Technique For redbreast: Crickets are the traditional bait, but ultra light tackle with small spinners or fly-fishing with small poppers or spider imitations sometimes can be just as productive. Bluegill can be caught using the same techniques used for redbreast. For redear: Try fishing on the bottom using worms, as they rarely take artificial baits.
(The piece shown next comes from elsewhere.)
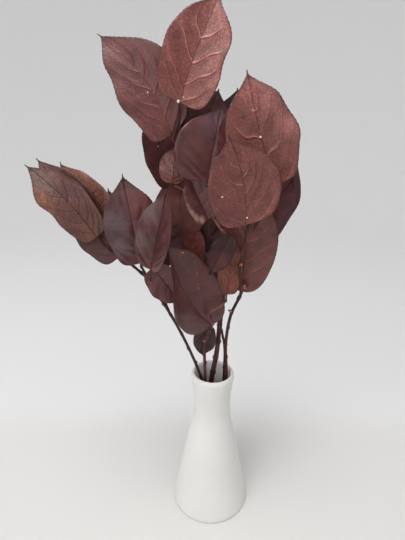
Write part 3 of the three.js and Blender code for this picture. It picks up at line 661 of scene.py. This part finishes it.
def plain_mesh(name, points, faces, materials):
    """A smooth mesh of points in mm."""
    mesh = bpy.data.meshes.new(name)
    mesh.from_pydata((points * MM).tolist(), [], faces)
    for material in materials:
        mesh.materials.append(material)
    mesh.polygons.foreach_set("use_smooth", np.ones(len(faces), bool))
    return mesh


def add_marks(mesh, **values):
    """Keeps three values a point with the mesh, under their names."""
    for title, value in values.items():
        attribute = mesh.attributes.new(title, "FLOAT_VECTOR", "POINT")
        attribute.data.foreach_set("vector", value.ravel())


def leaves_object(name, leaves, materials):
    """All the blades of one stem as one mesh, with their colours and marks as attributes."""
    parts = [[], [], [], [], [], [], []]
    count = 0
    for number, leaf in enumerate(leaves):
        seed = leaf_seed(name, number)
        points, faces, kinds, marks, flat = blade_mesh(leaf, seed)
        size = len(points)
        colour = [c * leaf["shade"] for c in linear(leaf["tone"])[:3]]
        tone = np.tile(colour + [leaf["gloss"] - GRAIN_GLOSS], (size, 1))
        # Spots of another colour: some are the leaf's own colour, others painted sheen, glints and
        # glow.
        for up, out, radius, hex_colour, strength in leaf["stains"]:
            gap = np.hypot(flat[:, 1] * MAP_UNIT - up, flat[:, 0] * MAP_UNIT - MAP_UNIT / 2 - out)
            share = strength * np.clip(1.5 - gap / radius, 0, 1)[:, None]
            tone[:, :3] += (np.array(linear(hex_colour)[:3]) - tone[:, :3]) * share
        finish = np.tile([leaf["net"], leaf["vein"], leaf["rib"]], (size, 1))
        flat = flat + np.random.default_rng(seed).uniform(0, 9, 2)
        for store, item in zip(parts, (points, faces + count, kinds, marks, flat, tone, finish)):
            store.append(item)
        count += size
    points, faces, kinds, marks, flat, tone, finish = (np.concatenate(p) for p in parts)
    mesh = plain_mesh(name, points, faces.tolist(), materials)
    mesh.polygons.foreach_set("material_index", kinds.astype(np.int32))
    add_marks(mesh, marks=marks, finish=finish)
    mesh.attributes.new("tone", "FLOAT_COLOR", "POINT").data.foreach_set("color", tone.ravel())
    corners = np.zeros(len(mesh.loops), np.int32)
    mesh.loops.foreach_get("vertex_index", corners)
    mesh.uv_layers.new(name="blade").data.foreach_set("uv", flat[corners].ravel())
    return new_object(name, mesh)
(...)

Target For redbreast: Target areas of swift to moderate current except during the spring spawning season when they bed in large numbers in calmer water. The area of alternating shoals and flat water reaches between Highway 16 and Wise Creek are good bets. Also, expect to find good populations of redbreast near any shoal throughout the lightly fished area between the Juliette Dam and Macon. For bluegill and redear: The half mile reach below Lloyd Shoals Dam provides some of the best fishing in the river. Bluegill and redbreast also are typically abundant below Macon and May through June are the most productive months in this reach. Redear are caught in large numbers only during the spring spawning season when they bed near shore, in calm water.
Other Species
Prospect Fishing for American shad is as popular as bass fishing in some parts of the country, but receives little attention in Georgia. Expect the average shad to measure 20 inches and weigh a little over 2 pounds. Find shad below Juliette Dam from March through May, but the peak is during the April spawn.
Technique The most effective tackle for American shad is a medium weight spinning rod with "shad darts" or similar small jigs, or a 6-8 weight fly rod with small streamers.
Target Target the area from the base of Juliette Dam downstream about one-half mile.